2 入院時食事療養(T)又は入院時生活療養(T)
○栄養目標等
・ 普通食患者年齢構成表、給与栄養目標量および食品構成表が「日本人の食事摂取基準(2015 年版)」に基づいて適切に作成されていない。
○栄養管理
・ 食事せんについて、適応症病名が明瞭に記載されていない。
・ 院内約束食事せんが適切に作成されていない。
・ 献立表(一般食・特別食)が在院患者全ての食種について作成されていない。
○適時・適温食事の提供
・ 適温給食のための適切な配慮が行われていない。
○検食
・ 検食簿に、実施者の所見が記載されていない。
3 特別食加算
・ 特別食の食事せんに、患者の基本的な情報が記載されていない。
18 事務的取扱いに係る事項等
1 診療録の様式、取扱い
○診療録が定められた様式に準じていない例が認められたので改めること。
・ 労務不能に関する意見欄がない。
・ 業務災害又は通勤災害に関する欄がない。
・ 診療の点数等欄がない。
○電子的に保存している記録において「医療情報システムの安全管理に関するガイドライン第4.2 版」に準拠しない不適切な事項が認められたので改めること。
・ 電子カルテについて、個々のID、パスワードが設定されていない例が認められた。
・ パスワードの更新期限が2 か月を超えている。
2 届出事項
○届出事項の変更届を提出していない例が認められたので改めること。届出事項に変更があった場合は、速やかに厚生局各事務所に届出事項の変更届を提出すること。
・ 管理者、標榜診療科名、診療日、診療時間の変更
・ 保険医の異動(転入・転出)(常勤・非常勤)
・ 施設基準の変更及び辞退
3 院内掲示
○院内掲示を適切に行っていない例が認められたので改めること。
・ 保険医療機関である旨の標示がない。
・ 施設基準に関する届出事項について全て又は一部について掲示していない。
・ 明細書発行に関する掲示がない。
4 特別の療養環境の提供
○患者の同意文書の希望入退院期間、部屋番号、料金、申込日、説明者名、同意年月日が記載されていない例が認められたので改めること。
○入室日以降に同意の確認を行っている例が認められたので改めること。
○内容が変更となったにもかかわらず地方厚生局長への報告が行われていないので、報告すること。
5 保険外負担
○保険外負担の徴収について、「療養の給付と直接関係ないサービス等の取扱いについて」を参考にして、適正化を図ること。

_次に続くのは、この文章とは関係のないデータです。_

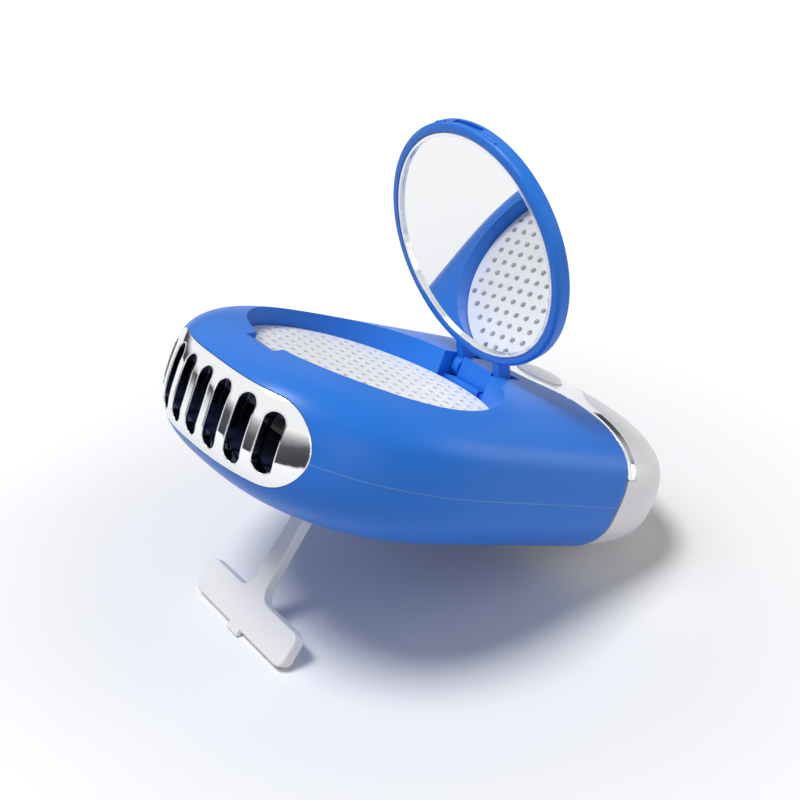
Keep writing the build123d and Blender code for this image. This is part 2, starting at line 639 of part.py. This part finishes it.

○不適切な保険外負担の例が認められたので改めること。
・ 「療養の給付と直接関係のないサービス等」といえないものについて患者から徴収している。
6 一部負担金
○一部負担金の取扱いが適切でない例が認められたので改めること。
・ 患者、従業員、家族等から未徴収である。
・ 一部負担金に計算誤りが見られたので、的確に計算すること。